Generate a sample of time to event dataset with dependent right censoring under an Archimedean copula

Generate a sample of time to event dataset with, dependent right censoring based on one of the Archimedean copulas the given Kendall's tau, sample size n and covariates matrix Z.
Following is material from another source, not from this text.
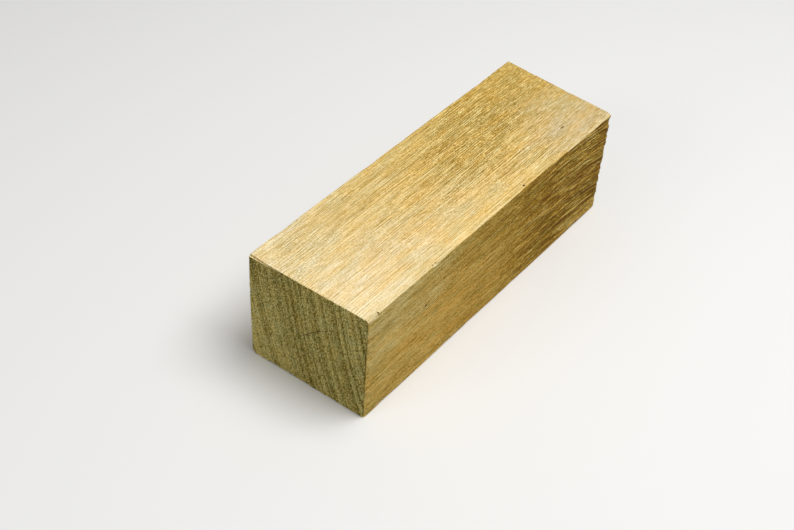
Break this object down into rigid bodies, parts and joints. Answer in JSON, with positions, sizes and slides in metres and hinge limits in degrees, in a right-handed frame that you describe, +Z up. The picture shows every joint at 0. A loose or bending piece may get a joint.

surv_data_dc(n, a, Z, lambda, betas, phis, cons7, cons9, tau, copula, distr.ev, distr.ce)

Arguments

n	the sample size, or the number of the subjects in a sample.
a	the shape parameter of baseline hazard for the event time $T$.
Z	the covariate matrix with dimension of $n$ by $p$, where $p$ is the number of covariates.
lambda	the scale parameter of baseline hazard for event time $T$.
betas	the regression coefficient vector of proportional hazard model for the event time $T$ with dimenion of $p$ by $1$.
phis	the regression coefficient vector of proportional hazard model for dependent censoring time $C$ with dimenion of $p$ by $1$.
cons7	the parameter of baseline hazard for the dependent censoring time $C$ if assuming an exponential distribution.
cons9	the upper limit parameter of uniform distribution for the independent censoring time $A$, i.e. $A$~U(0, cons9).
tau	the Kendall's correlation coefficient between $T$ and $C$.
copula	the Archemedean copula that captures the dependence between $T$ and $C$, a characteristc value, i.e. 'independent', 'clayton', 'gumbel' or 'frank'.
distr.ev	the distribution of the event time, a characteristc value, i.e. 'weibull' or 'log logit'.
distr.ce	the distribution of the dependent censoring time, a characteristc value, i.e. 'exponential' or 'weibull'.

Value

A sample of time to event dataset under dependent right censoring, which includes observed time $X$, event indicator $\delta$ and dependent censoring indicator $\eta$.

Details

surv_data_dc allows to generate a survival dataset under dependent right censoring, at sample size n, based on one of the Archimedean copula, Kendall's tau, and covariates matrix Z with dimension of $n$ by $p$. For example, at p=2, we have Z=cbind(Z1, Z2), where Z1 is treatment generated by distribution of bernoulli(0.5), i.e. 1 represents treatment group and 0 represents control group; Z2 is the age generated by distribution of U(-10, 10).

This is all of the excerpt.